After the two Pinzon brothers had returned to their ships, Columbus
sat down at his desk to write in his journal, but his heart was heavy.
 Three days!

His journal records that he spent the next 3 days in prayer, praying
as he never had before for a miracle.

On the morning of the eleventh of October, a reed was sighted and a
small piece of wood undoubtedly made by man.  And then a small twig
with roses on it.  The men on all three ships were deliriously happy,
as they had been promised a great monetary reward for the first
sighting of land.

As night fell, they were so excited that they continued to sail into
the darkness, and shortly before midnight, Columbus and one of the
sailors simultaneously sighted a tiny light far ahead of them.

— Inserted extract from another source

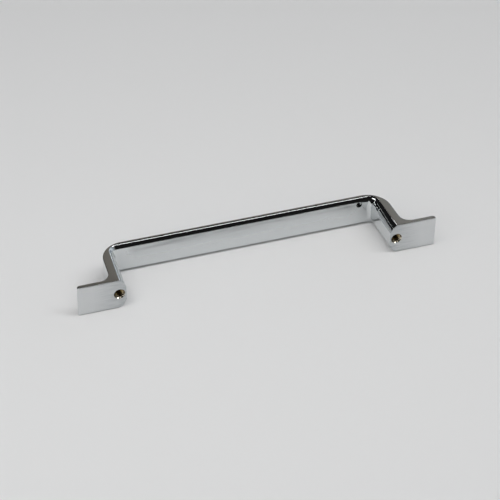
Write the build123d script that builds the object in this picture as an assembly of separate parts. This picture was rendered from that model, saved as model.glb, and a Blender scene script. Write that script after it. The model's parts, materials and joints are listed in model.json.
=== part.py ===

At about 2 a.m. with less than four hours remaining before the dawn of
the third and final day,  aboard the Pinta the cry rang out “Tierra,
Tierra!”

The men could see in the moonlight a low white cliff, and they fired a
cannon as a signal.

Peter Marshall, son of the famous Chaplain of the U.S. Senate, also
named Peter, describes what happened next.

“They reached the southern tip of the island just as the sun rose
above the blue horizon…a new day was dawning, a new era for mankind.
The fears and aches of weeks at sea seemed like nothing at all now.
In every heart was dawning an awareness of the enormity of what they
had accomplished.  At the time of the first sighting there had been
laughing and dancing but now they were silent as every eye followed
the coastline slowly unfolding before them.”

Columbus put on the scarlet doublet he had brought along for the
occasion and the officers put on their best attire.  The landing party
rowed ashore and for the first time they called their commander the
Admiral of the Ocean Sea, a title which would remain even to this day.

Columbus and the Pinzon brothers carried a huge white banner with a
green cross and the crowned initials of King Ferdinand and Queen
Isabella on it.    The men kissed the beach and their eyes filled with
tears as they knelt.  Columbus christened the island San Salvador
(Holy Saviour) and prayed:  “O Lord, Almighty and Everlasting God, by
Thy Holy Word Thou hast created the heaven, and the earth and the sea;
blessed and glorified be Thy Name, and praised Be Thy Majesty, which
hath deigned to use us, Thy humble servants, that Thy Holy Name may be
proclaimed in this second part of the earth.”

Do you feel like celebrating the real Columbus Day this Friday?  Do
you think it deserves a day of recognition on its own, the 12th of
October, not just another Monday so we all could  have a three-day
weekend without any clue as to what the day means?  I do.